(Dataset records)
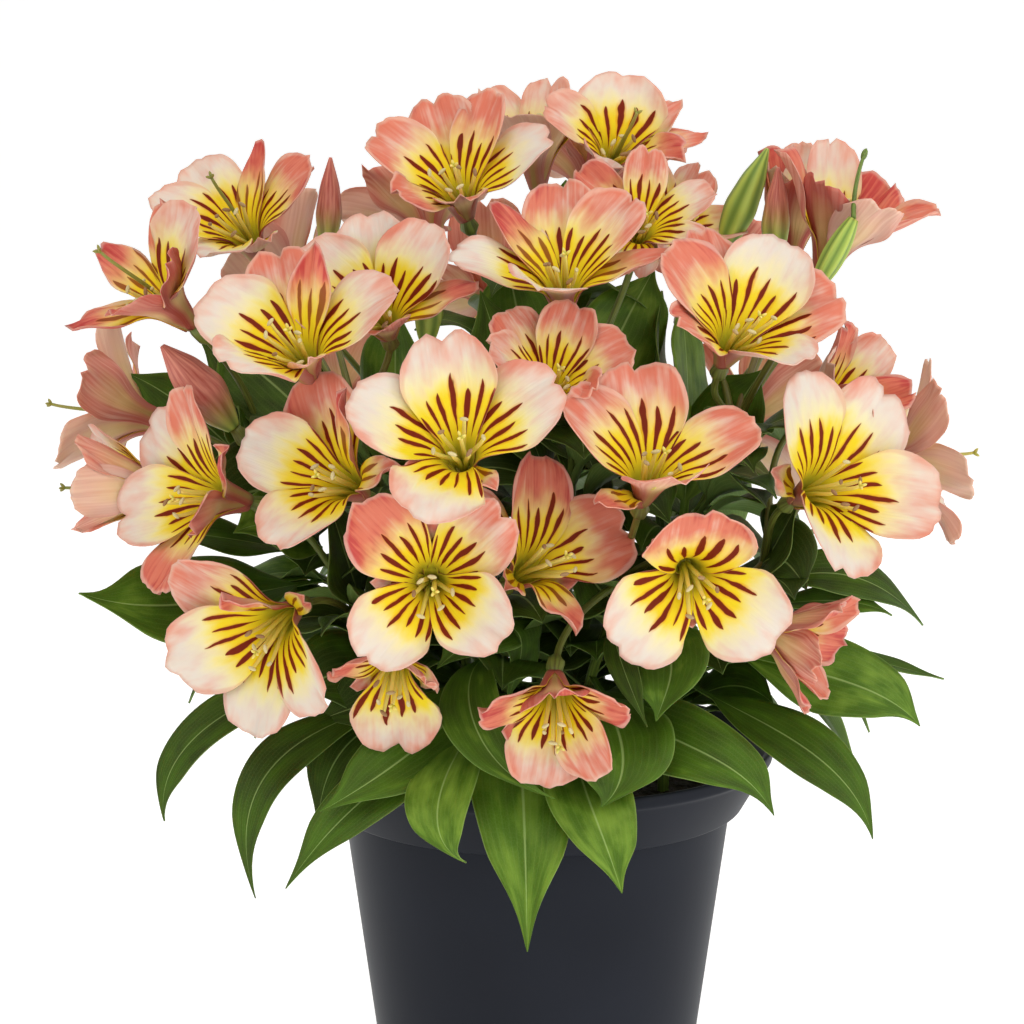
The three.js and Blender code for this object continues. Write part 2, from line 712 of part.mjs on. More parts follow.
// Buds: the foot, the way it points, and its length and radius
const BUDS = [
  { name: "upper_right_green", stem: "upper_right", base: [75, 8, 328], face: [40, 62], size: [34, 5] },
  { name: "upper_right_pink", stem: "upper_right", base: [87, -3, 318], face: [5, 80], size: [32, 5] },
  { name: "upper_left_brown", stem: "upper_left", base: [-74, 0, 326], face: [40, 62], size: [26, 4.5] },
  { name: "upper_left_inner", stem: "upper_left", base: [-38, -52, 300], face: [30, 80], size: [26, 5] },
  { name: "left_red", stem: "left", base: [-98, -32, 270], face: [-70, 55], size: [34, 7] },
  { name: "middle_small", stem: "upper_middle", base: [26, -70, 276], face: [5, 55], size: [20, 4] },
  { name: "right_low", stem: "right", base: [84, -62, 200], face: [20, -30], size: [18, 4.5] },
  { name: "back_right", stem: "back_right", base: [88, 42, 292], face: [110, 50], size: [28, 5] },
];

// Leaves in front, on the left and on the right: the stem, the share of it that they leave from, and the tip
const LEAVES = [
  { stem: "left", at: 0.62, tip: [-156, -60, 217], width: 27, arch: 22, roll: 0 },
  { stem: "left", at: 0.72, tip: [-138, -42, 236], width: 18, arch: 12, roll: 10 },
  { stem: "front_left", at: 0.66, tip: [-127, -75, 141], width: 26, arch: 22, roll: -20, hook: 0.95 },
  { stem: "front_left", at: 0.4, tip: [-95, -92, 119], width: 27, arch: 20, roll: -20, hook: 1.05 },
  { stem: "front_left", at: 0.2, tip: [-96, -58, 142], width: 20, arch: 26, roll: 0, hook: 0.8 },
  { stem: "front_centre", at: 0.22, tip: [-84, -104, 126], width: 26, arch: 24, roll: -15, hook: 0.75 },
  { stem: "front_centre", at: 0.46, tip: [-72, -112, 149], width: 28, arch: 6, roll: -10, hook: 0.7 },
  { stem: "front_centre", at: 0.34, tip: [-24, -122, 138], width: 23, arch: 18, roll: 10, hook: 0.85 },
  { stem: "front_centre", at: 0.2, tip: [-4, -122, 110], width: 34, arch: 24, roll: 0, hook: 0.8 },
  { stem: "front_right", at: 0.16, tip: [27, -116, 128], width: 28, arch: 22, roll: 0, hook: 0.75 },
  { stem: "front_right", at: 0.36, tip: [31, -116, 164], width: 30, arch: 16, roll: -20, hook: 0.7 },
  { stem: "front_right", at: 0.42, tip: [78, -97, 149], width: 31, arch: 20, roll: 15, hook: 0.6 },
  { stem: "front_right", at: 0.9, tip: [41, -112, 185], width: 20, arch: 4, roll: 20, hook: 0.6 },
  { stem: "right", at: 0.34, tip: [116, -62, 131], width: 28, arch: 24, roll: 20, hook: 0.9 },
  { stem: "right", at: 0.52, tip: [134, -32, 164], width: 24, arch: 20, roll: 10, hook: 0.8 },
  { stem: "right", at: 0.66, tip: [144, -20, 180], width: 16, arch: 14, roll: 20, hook: 0.6 },
  { stem: "right", at: 0.8, tip: [136, -14, 199], width: 22, arch: 12, roll: 10, hook: 0.7 },
];

// Whorls of leaves round the sides and the back, and higher on the inner stems: the shares of the stem
// they leave between, the middle and the width of the sector they point into, how far they reach out, their
// width as a share of that, and how far the tips hang
const WHORLS = [
  { stem: "back_left", span: [0.26, 0.9], count: 8, turn: 215, fan: 80, reach: 62, width: 0.38, drop: 26 },
  { stem: "back_middle", span: [0.18, 0.85], count: 8, turn: 175, fan: 50, reach: 64, width: 0.38, drop: 32 },
  { stem: "back_right", span: [0.2, 0.9], count: 8, turn: 133, fan: 75, reach: 62, width: 0.38, drop: 28 },
  { stem: "left", span: [0.2, 0.55], count: 5, turn: 262, fan: 60, reach: 66, width: 0.35, drop: 24 },
  { stem: "right", span: [0.16, 0.5], count: 5, turn: 106, fan: 60, reach: 64, width: 0.36, drop: 28 },
  { stem: "upper_left", span: [0.3, 0.9], count: 7, turn: 314, fan: 90, reach: 42, width: 0.46, drop: -14 },
  { stem: "top", span: [0.3, 0.9], count: 9, turn: 196, fan: 350, reach: 40, width: 0.46, drop: -26 },
  { stem: "upper_middle", span: [0.35, 0.9], count: 6, turn: 22, fan: 80, reach: 38, width: 0.46, drop: -16 },
  { stem: "upper_right", span: [0.3, 0.9], count: 7, turn: 42, fan: 60, reach: 40, width: 0.46, drop: -14 },
  { stem: "front_left", span: [0.75, 0.98], count: 3, turn: -40, fan: 80, reach: 36, width: 0.42, drop: -8 },
  {
    stem: "front_centre", span: [0.7, 0.98], count: 4, turn: -22, fan: 50,
    reach: 34, width: 0.42, drop: -10,
  },
  { stem: "front_right", span: [0.6, 0.98], count: 4, turn: 52, fan: 50, reach: 34, width: 0.42, drop: -10 },
];

// How much the leaves of a whorl differ among themselves
const GOLDEN = 0.618;
const SWING = 0.12;
const REACH = [0.85, 1.15];
const DROP = [0.7, 1.3];
const BREADTH = [0.88, 1.12];
const ARCH = [0.3, 0.42];
const ROLL = [-25, 25];
const WHORL_HOOK = 0.6;
const WHORL_SEED = 31;
const LEAF_SEED = 7;

// Each whorl's leaves step up the stem and swing from side to side of its own sector.
function whorlLeaves(whorl, index) {
  const stem = STEMS[whorl.stem];
  return Array.from({ length: whorl.count }, (_, i) => {
    const draw = (n) => chance(index * WHORL_SEED + i * LEAF_SEED + n);
    const at = mix(...whorl.span, i / (whorl.count - 1));
    const swing = ((i * GOLDEN) % 1) - 0.5;
    const away = heading(whorl.turn + whorl.fan * (swing + SWING * (draw(1) - 0.5)), 0);
    const reach = whorl.reach * mix(...REACH, draw(2));
    const tip = stemCurve(stem).getPoint(at).addScaledVector(away, reach);
    tip.z -= whorl.drop * mix(...DROP, draw(3));
    return {
      stem: whorl.stem,
      at,
      tip: tip.toArray(),
      width: whorl.width * mix(...BREADTH, draw(4)) * reach,
      arch: mix(...ARCH, draw(5)) * reach + Math.max(0, -whorl.drop),
      roll: mix(...ROLL, draw(6)),
      hook: WHORL_HOOK,
    };
  });
}

const ALL_LEAVES = [...LEAVES, ...WHORLS.flatMap(whorlLeaves)];

for (const bloom of BLOOMS) {
  bloom.roll ??= 0;
  bloom.open ??= 1;
}

// Finishes
const FINISHES = {
  pot: new THREE.MeshStandardMaterial({ color: 0x2f333b, roughness: 0.45, metalness: 0 }),
  soil: new THREE.MeshStandardMaterial({ color: 0x2b1d14, roughness: 1, metalness: 0 }),
  green: new THREE.MeshStandardMaterial({ color: 0x4c7a35, roughness: 0.55, metalness: 0 }),
  petal: new THREE.MeshStandardMaterial({ color: 0xf0a894, roughness: 0.6, metalness: 0 }),
  bud: new THREE.MeshStandardMaterial({ color: 0xc9705f, roughness: 0.6, metalness: 0 }),
};

const plant = new THREE.Group();

function addNode(name, solid, finish) {
  const mesh = new THREE.Mesh(geometryFrom(solid), FINISHES[finish]);
  mesh.name = name;
  plant.add(mesh);
}

addNode("pot", makePot(), "pot");
addNode("soil", makeSoil(Object.values(STEMS)), "soil");
for (const bloom of BLOOMS) {
  addNode("bloom_" + bloom.name, makeBloom(bloom), "petal");
}
for (const bud of BUDS) {
  addNode("bud_" + bud.name, makeBud(bud), "bud");
}
for (const [name, stem] of Object.entries(STEMS)) {
  const carried = [
    ...BLOOMS.filter((bloom) => bloom.stem === name).map(bloomAxes),
    ...BUDS.filter((bud) => bud.stem === name).map(budAxis),
  ];
  const leaves = ALL_LEAVES.filter((leaf) => leaf.stem === name);
  addNode("stem_" + name, makeStem(stem, carried, leaves), "green");
}

export default plant;
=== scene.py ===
# %% [markdown]
# A potted Peruvian lily
#
# The plant is a low pot lily with streaked, silky flowers in cream, salmon and yellow, in a smooth dark
# pot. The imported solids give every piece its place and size. This lesson lays a finer surface over each of
# them: petals as thin curved sheets, leaves with a fold and veins, round stems, and a turned pot.

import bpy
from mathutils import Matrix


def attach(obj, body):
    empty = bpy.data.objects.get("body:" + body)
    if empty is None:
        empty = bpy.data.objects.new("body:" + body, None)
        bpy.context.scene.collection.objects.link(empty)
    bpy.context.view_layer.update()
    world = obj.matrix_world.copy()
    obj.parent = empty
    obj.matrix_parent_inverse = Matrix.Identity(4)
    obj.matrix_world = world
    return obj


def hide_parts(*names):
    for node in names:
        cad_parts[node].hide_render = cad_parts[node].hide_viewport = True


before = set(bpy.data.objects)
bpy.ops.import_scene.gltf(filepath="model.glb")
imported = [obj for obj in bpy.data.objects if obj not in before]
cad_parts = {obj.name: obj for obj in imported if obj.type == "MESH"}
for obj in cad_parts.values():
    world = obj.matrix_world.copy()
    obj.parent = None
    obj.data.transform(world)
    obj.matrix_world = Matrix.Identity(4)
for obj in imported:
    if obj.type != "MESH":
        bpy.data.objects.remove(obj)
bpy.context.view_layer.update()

# %% Tools of the language
import math

import bpy
import numpy as np
from mathutils import Vector, noise

MM = 0.001
UP = np.array([0.0, 0.0, 1.0])
print("Blender", bpy.app.version_string, "with numpy", np.__version__)

# %% [markdown]
# Small rules that the whole plant shares
#
# A plant is drawn with a few curves, so a few short functions are enough: a soft step between two values,
# a repeatable number for each seed, a direction from two angles, and a Bezier curve of any degree. All of
# them take whole arrays of numbers, which keeps the script quick.

# %% Soft steps, repeatable chance and directions
def mix(a, b, share):
    return a + (b - a) * share


def smooth(low, high, x):
    share = np.clip((x - low) / (high - low), 0, 1)
    return share * share * (3 - 2 * share)


def chance(seed):
    x = np.sin(seed * 12.9898) * 43758.5453
    return x - np.floor(x)


def unit(vectors):
    return vectors / np.linalg.norm(vectors, axis=-1, keepdims=True)


def heading(azimuth, elevation):
    a, e = math.radians(azimuth), math.radians(elevation)
    return np.array([math.sin(a) * math.cos(e), -math.cos(a) * math.cos(e), math.sin(e)])


def bezier(knots, shares):
    shares = np.asarray(shares, float)[..., None]
    level = [np.broadcast_to(np.asarray(k, float), shares.shape[:-1] + (3,)) for k in knots]
    while len(level) > 1:
        level = [mix(a, b, shares) for a, b in zip(level, level[1:])]
    return level[0]


print("the front is", heading(0, 0), "and the right is", heading(90, 0).round(3))

# %% [markdown]
# From points to pieces
#
# Each piece is gathered patch by patch: points in millimetres, the faces between them, and a few numbers
# that are kept at the points. The materials read those numbers later, to know where on a petal or leaf
# they are: across it, along it, how near its rim, on which side, and how pink this one is.

# %% A piece in the making
TRAITS = ("across", "along", "rim", "back", "tone", "marks", "seed")


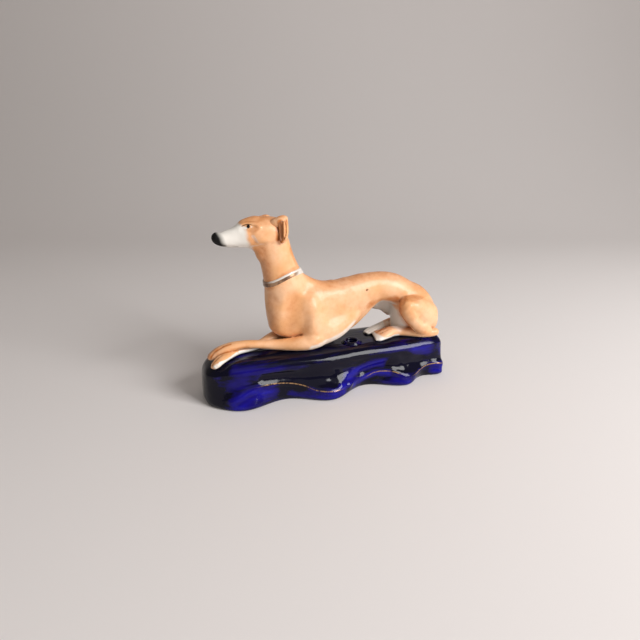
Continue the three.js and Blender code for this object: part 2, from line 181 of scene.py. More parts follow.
HEAD = [
    (-24.2, 0, 71.4, 3.4, 3),
    (-26.4, 0, 71.6, 6.4, 6.2),
    (-31, 0, 72.2, 8.4, 8.8),
    (-37.5, 0, 72.5, 9, 9.3),
    (-44, 0, 72.3, 8.6, 8.7),
    (-49, 0, 71.6, 7.7, 7.4),
    (-53.5, 0, 70.7, 6.4, 5.6),
    (-58.5, 0, 69.9, 5.1, 4.5),
    (-63.2, 0, 69.8, 3.8, 3.8),
    (-66, 0, 70.7, 3, 3.2),
    (-67.3, 0, 71, 2.2, 2.4),
    (-68, 0, 71.1, 1, 1.2),
]
# Where the neck runs out into the back and the chest
WITHERS = [
    (-21, 0, 43.4, 4.4, 5),
    (-15.5, 0, 41.6, 4.6, 6),
    (-10, 0, 38.2, 4.6, 6.6),
    (-3, 0, 35.4, 4.8, 7),
    (6, 0, 33, 4, 5),
]
BREAST = [
    (-30.8, 0, 42, 8, 6),
    (-32, 0, 33, 7.4, 7),
    (-31.8, 0, 25, 7, 7),
]
SHOULDER = [
    (-15, -4, 36, 5, 4),
    (-12.6, -6.6, 28, 7.4, 6.6),
    (-10.6, -7.8, 18, 8.6, 6.8),
    (-10.6, -8.4, 9, 8.4, 5.8),
]
RIBS = [
    (-10, -8.8, 8.2, 7.4, 6),
    (-3, -8.6, 9, 8.2, 6),
    (5, -7.4, 11.6, 8.2, 5.8),
    (13, -5.6, 16.4, 7.4, 5),
    (20, -4, 22, 4.6, 3),
]
# The left foreleg lies across the right one, which comes out under it on the near side.
LEFT_FORELEG = [
    (-4, -8.6, 7, 2.4, 2),
    (-7, -10.4, 6, 5, 4.2),
    (-13, -10.8, 5.2, 5.2, 4.8),
    (-22, -9.6, 4.4, 4.4, 4.2),
    (-33, -6.6, 4.2, 3.4, 3.4),
    (-45, -4.8, 5.4, 2.6, 2.9),
    (-54, -3.6, 6, 2.5, 3),
    (-62, -2.8, 5, 2.9, 3.8),
    (-69, -2.4, 2.8, 2.9, 4.2),
    (-73.8, -2.4, 0.2, 2.2, 3.4),
    (-75.4, -2.4, -1, 1.1, 1.8),
]
RIGHT_FORELEG = [
    (-4, 8.8, 8, 2.4, 2),
    (-7, 9.4, 7.6, 5, 4),
    (-13, 9.2, 6.8, 5.2, 4.2),
    (-23, 7.6, 6, 4.1, 3.8),
    (-34, 5, 5.2, 3.1, 3.2),
    (-43.5, 1.2, 2.6, 2.4, 3.4),
    (-51, -0.6, 1.8, 1.9, 3.1),
    (-57.6, -2.2, 1.6, 2, 3),
    (-64, -6, 1.5, 2.4, 3.7),
    (-69.2, -9.8, 0.6, 2.4, 3.9),
    (-72.4, -12.6, -0.8, 2.1, 3.6),
    (-74.2, -14.2, -1.8, 1.2, 2.4),
]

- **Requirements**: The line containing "function addNode(name, solid, finish)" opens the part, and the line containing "obj.matrix_world = Matrix.Identity(4)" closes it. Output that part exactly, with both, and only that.

- **Output for this task**:
function addNode(name, solid, finish) {
  const mesh = new THREE.Mesh(geometryFrom(solid), FINISHES[finish]);
  mesh.name = name;
  plant.add(mesh);
}

addNode("pot", makePot(), "pot");
addNode("soil", makeSoil(Object.values(STEMS)), "soil");
for (const bloom of BLOOMS) {
  addNode("bloom_" + bloom.name, makeBloom(bloom), "petal");
}
for (const bud of BUDS) {
  addNode("bud_" + bud.name, makeBud(bud), "bud");
}
for (const [name, stem] of Object.entries(STEMS)) {
  const carried = [
    ...BLOOMS.filter((bloom) => bloom.stem === name).map(bloomAxes),
    ...BUDS.filter((bud) => bud.stem === name).map(budAxis),
  ];
  const leaves = ALL_LEAVES.filter((leaf) => leaf.stem === name);
  addNode("stem_" + name, makeStem(stem, carried, leaves), "green");
}

export default plant;
=== scene.py ===
# %% [markdown]
# A potted Peruvian lily
#
# The plant is a low pot lily with streaked, silky flowers in cream, salmon and yellow, in a smooth dark
# pot. The imported solids give every piece its place and size. This lesson lays a finer surface over each of
# them: petals as thin curved sheets, leaves with a fold and veins, round stems, and a turned pot.

import bpy
from mathutils import Matrix


def attach(obj, body):
    empty = bpy.data.objects.get("body:" + body)
    if empty is None:
        empty = bpy.data.objects.new("body:" + body, None)
        bpy.context.scene.collection.objects.link(empty)
    bpy.context.view_layer.update()
    world = obj.matrix_world.copy()
    obj.parent = empty
    obj.matrix_parent_inverse = Matrix.Identity(4)
    obj.matrix_world = world
    return obj


def hide_parts(*names):
    for node in names:
        cad_parts[node].hide_render = cad_parts[node].hide_viewport = True


before = set(bpy.data.objects)
bpy.ops.import_scene.gltf(filepath="model.glb")
imported = [obj for obj in bpy.data.objects if obj not in before]
cad_parts = {obj.name: obj for obj in imported if obj.type == "MESH"}
for obj in cad_parts.values():
    world = obj.matrix_world.copy()
    obj.parent = None
    obj.data.transform(world)
    obj.matrix_world = Matrix.Identity(4)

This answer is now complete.